Mad monks and the order of the tin ear

RIS ID

104685

Publication Details

D'Arcens, L. & Monagle, C. Mad monks and the order of the tin ear. Meanjin 74 .4 (2015): 106-113.

Abstract

The Middle Ages have had a lot of bad publicity lately. Take, for instance, Wolf Hall, the BBC miniseries adaptation of Hilary Mantel’s Tudor novels, which appeared on Australian screens in 2015. Here the spirit of the Middle Ages is embodied in Thomas More, played with fastidious spite by Anton Lesser. In Mantel’s take on Henry VIII’s break with the Roman Church, More the urbane humanist is replaced by More the obdurate Catholic, whose protection of the Church’s authority ‘stretching back for a thousand years’ is shown to be pious, sadistic and political—a triangulation that has become received shorthand for medieval.

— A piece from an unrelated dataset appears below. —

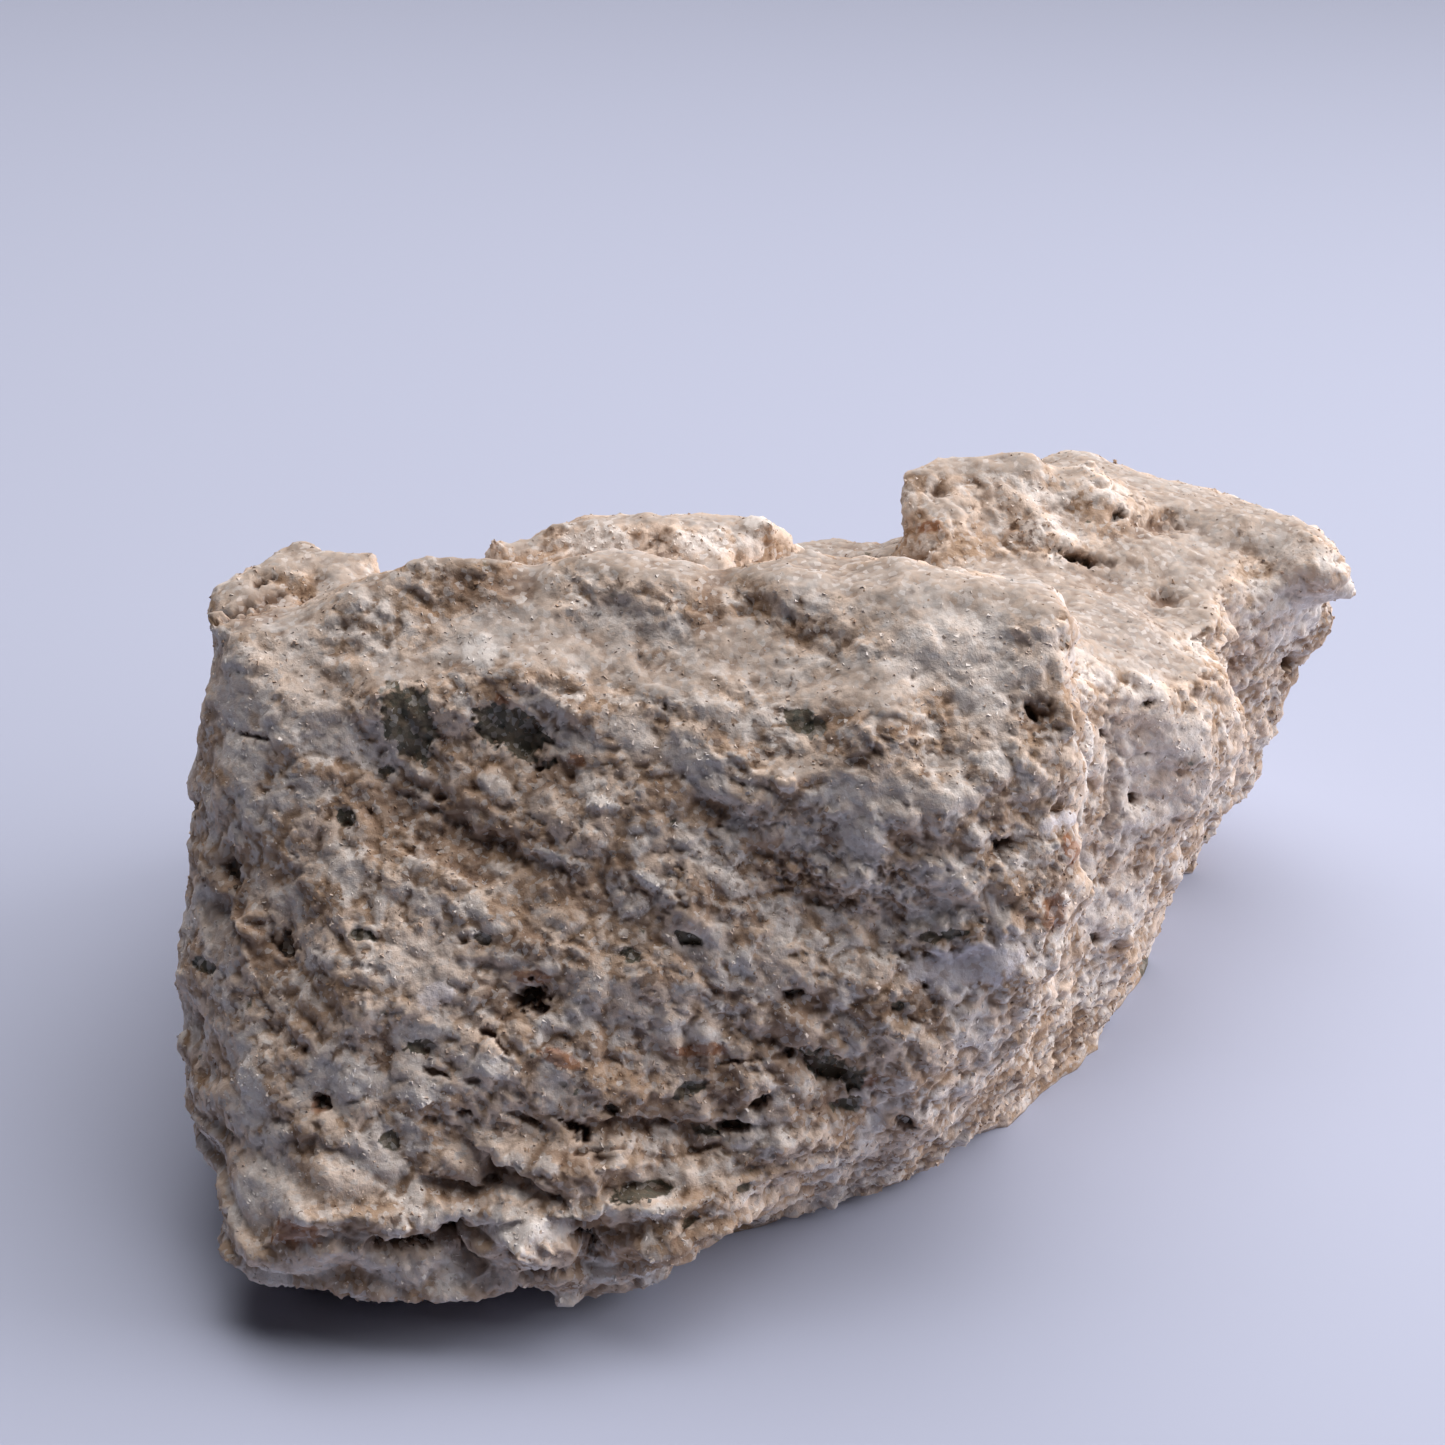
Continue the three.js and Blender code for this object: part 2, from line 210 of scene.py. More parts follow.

Even More’s most defining quality, his conscience, is shown to be shot through with intransigence and a perverse pleasure in martyrdom. Far from being the Man for All Seasons, he has become the Man of the Past, superseded by his nemesis Thomas Cromwell, played with roguish appeal by Mark Rylance. The Machiavelli-reading Cromwell is Mantel’s figure of modernity. Self-made, cosmopolitan, pragmatic and sceptical (indeed almost secular), he is less ‘hammer of the monasteries’ than jackhammer to the entire creaking edifice of the pre-modern.